#### DATASET SECTION
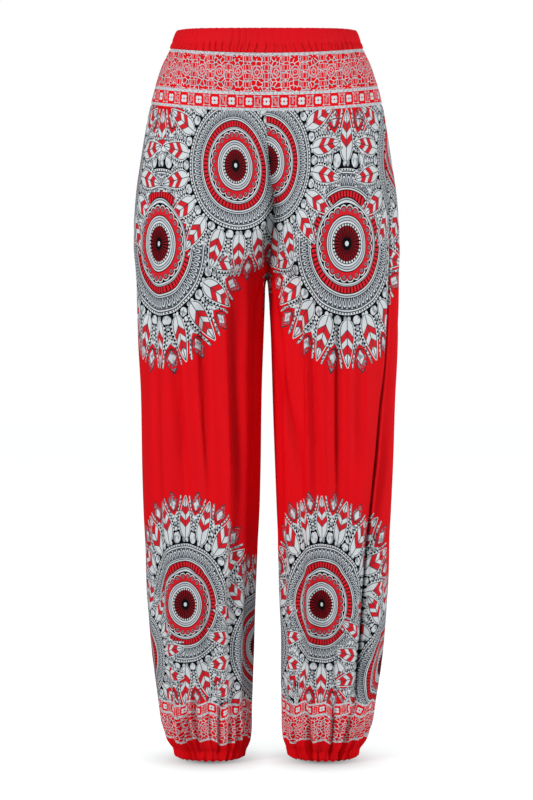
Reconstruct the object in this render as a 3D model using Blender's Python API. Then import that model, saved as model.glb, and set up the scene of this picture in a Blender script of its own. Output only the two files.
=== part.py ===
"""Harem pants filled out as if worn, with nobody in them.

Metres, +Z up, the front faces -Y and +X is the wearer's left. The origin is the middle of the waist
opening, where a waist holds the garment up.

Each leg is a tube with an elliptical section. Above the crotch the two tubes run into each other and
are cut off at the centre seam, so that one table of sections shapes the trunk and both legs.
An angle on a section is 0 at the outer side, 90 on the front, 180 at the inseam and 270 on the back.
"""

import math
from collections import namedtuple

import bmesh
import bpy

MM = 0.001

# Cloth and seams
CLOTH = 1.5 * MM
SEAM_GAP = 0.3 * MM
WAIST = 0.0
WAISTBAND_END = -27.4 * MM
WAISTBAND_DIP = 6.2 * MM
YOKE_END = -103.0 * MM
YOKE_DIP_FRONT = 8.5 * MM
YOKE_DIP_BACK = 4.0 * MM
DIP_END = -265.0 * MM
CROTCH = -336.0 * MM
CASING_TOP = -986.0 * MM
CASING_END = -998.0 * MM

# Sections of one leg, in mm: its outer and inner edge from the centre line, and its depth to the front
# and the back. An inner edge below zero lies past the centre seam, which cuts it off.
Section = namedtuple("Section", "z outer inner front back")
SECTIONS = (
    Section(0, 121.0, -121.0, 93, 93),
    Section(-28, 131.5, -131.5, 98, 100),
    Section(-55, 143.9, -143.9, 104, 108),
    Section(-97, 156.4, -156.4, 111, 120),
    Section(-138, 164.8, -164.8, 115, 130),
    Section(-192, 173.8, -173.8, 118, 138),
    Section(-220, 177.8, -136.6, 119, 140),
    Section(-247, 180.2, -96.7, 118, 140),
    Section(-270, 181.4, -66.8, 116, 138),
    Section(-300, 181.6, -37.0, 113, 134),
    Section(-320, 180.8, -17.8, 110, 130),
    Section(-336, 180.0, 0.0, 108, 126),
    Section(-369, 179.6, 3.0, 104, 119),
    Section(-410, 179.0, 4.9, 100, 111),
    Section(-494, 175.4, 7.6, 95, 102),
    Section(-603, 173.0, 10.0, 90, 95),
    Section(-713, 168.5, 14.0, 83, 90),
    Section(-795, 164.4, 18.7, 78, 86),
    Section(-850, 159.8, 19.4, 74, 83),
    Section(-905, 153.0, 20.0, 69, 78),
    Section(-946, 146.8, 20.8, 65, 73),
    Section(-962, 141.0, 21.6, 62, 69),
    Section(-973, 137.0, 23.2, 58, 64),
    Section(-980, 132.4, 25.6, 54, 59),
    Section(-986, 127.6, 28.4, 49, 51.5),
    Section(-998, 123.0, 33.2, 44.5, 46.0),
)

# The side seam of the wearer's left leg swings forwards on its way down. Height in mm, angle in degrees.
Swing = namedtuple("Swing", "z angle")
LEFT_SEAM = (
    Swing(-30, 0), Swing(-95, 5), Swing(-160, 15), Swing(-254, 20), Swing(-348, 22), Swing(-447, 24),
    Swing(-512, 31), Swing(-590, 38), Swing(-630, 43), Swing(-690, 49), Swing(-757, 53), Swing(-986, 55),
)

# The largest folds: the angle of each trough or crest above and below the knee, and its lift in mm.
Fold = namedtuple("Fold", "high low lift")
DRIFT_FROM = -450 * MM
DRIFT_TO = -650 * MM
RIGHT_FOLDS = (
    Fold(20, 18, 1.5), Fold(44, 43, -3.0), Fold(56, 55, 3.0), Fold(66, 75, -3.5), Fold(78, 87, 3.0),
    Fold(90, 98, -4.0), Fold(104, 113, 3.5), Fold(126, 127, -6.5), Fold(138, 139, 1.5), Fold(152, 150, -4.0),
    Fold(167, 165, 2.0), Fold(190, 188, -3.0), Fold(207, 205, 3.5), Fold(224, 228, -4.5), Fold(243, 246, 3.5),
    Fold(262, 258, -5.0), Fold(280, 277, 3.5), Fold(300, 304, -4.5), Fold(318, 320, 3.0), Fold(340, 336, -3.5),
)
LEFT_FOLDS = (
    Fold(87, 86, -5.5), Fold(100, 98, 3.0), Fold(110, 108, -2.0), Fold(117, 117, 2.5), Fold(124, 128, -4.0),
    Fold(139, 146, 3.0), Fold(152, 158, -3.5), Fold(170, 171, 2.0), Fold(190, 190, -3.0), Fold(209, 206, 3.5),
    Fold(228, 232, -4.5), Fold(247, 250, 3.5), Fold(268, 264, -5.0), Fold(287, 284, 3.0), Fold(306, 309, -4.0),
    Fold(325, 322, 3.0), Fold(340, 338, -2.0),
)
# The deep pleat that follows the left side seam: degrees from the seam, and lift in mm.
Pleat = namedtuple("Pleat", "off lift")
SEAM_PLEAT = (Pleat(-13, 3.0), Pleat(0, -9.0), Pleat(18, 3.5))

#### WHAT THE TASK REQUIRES
Please print the material above exactly as it appears, from its first line through the line containing "CASING_END = -998.0 * MM", inclusive, and stop there.

#### SOLUTION TO THIS EXERCISE
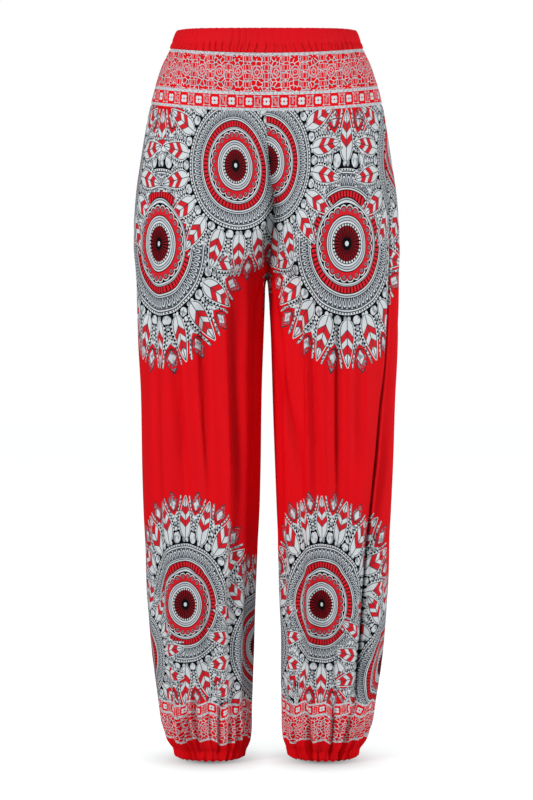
Reconstruct the object in this render as a 3D model using Blender's Python API. Then import that model, saved as model.glb, and set up the scene of this picture in a Blender script of its own. Output only the two files.
=== part.py ===
"""Harem pants filled out as if worn, with nobody in them.

Metres, +Z up, the front faces -Y and +X is the wearer's left. The origin is the middle of the waist
opening, where a waist holds the garment up.

Each leg is a tube with an elliptical section. Above the crotch the two tubes run into each other and
are cut off at the centre seam, so that one table of sections shapes the trunk and both legs.
An angle on a section is 0 at the outer side, 90 on the front, 180 at the inseam and 270 on the back.
"""

import math
from collections import namedtuple

import bmesh
import bpy

MM = 0.001

# Cloth and seams
CLOTH = 1.5 * MM
SEAM_GAP = 0.3 * MM
WAIST = 0.0
WAISTBAND_END = -27.4 * MM
WAISTBAND_DIP = 6.2 * MM
YOKE_END = -103.0 * MM
YOKE_DIP_FRONT = 8.5 * MM
YOKE_DIP_BACK = 4.0 * MM
DIP_END = -265.0 * MM
CROTCH = -336.0 * MM
CASING_TOP = -986.0 * MM
CASING_END = -998.0 * MM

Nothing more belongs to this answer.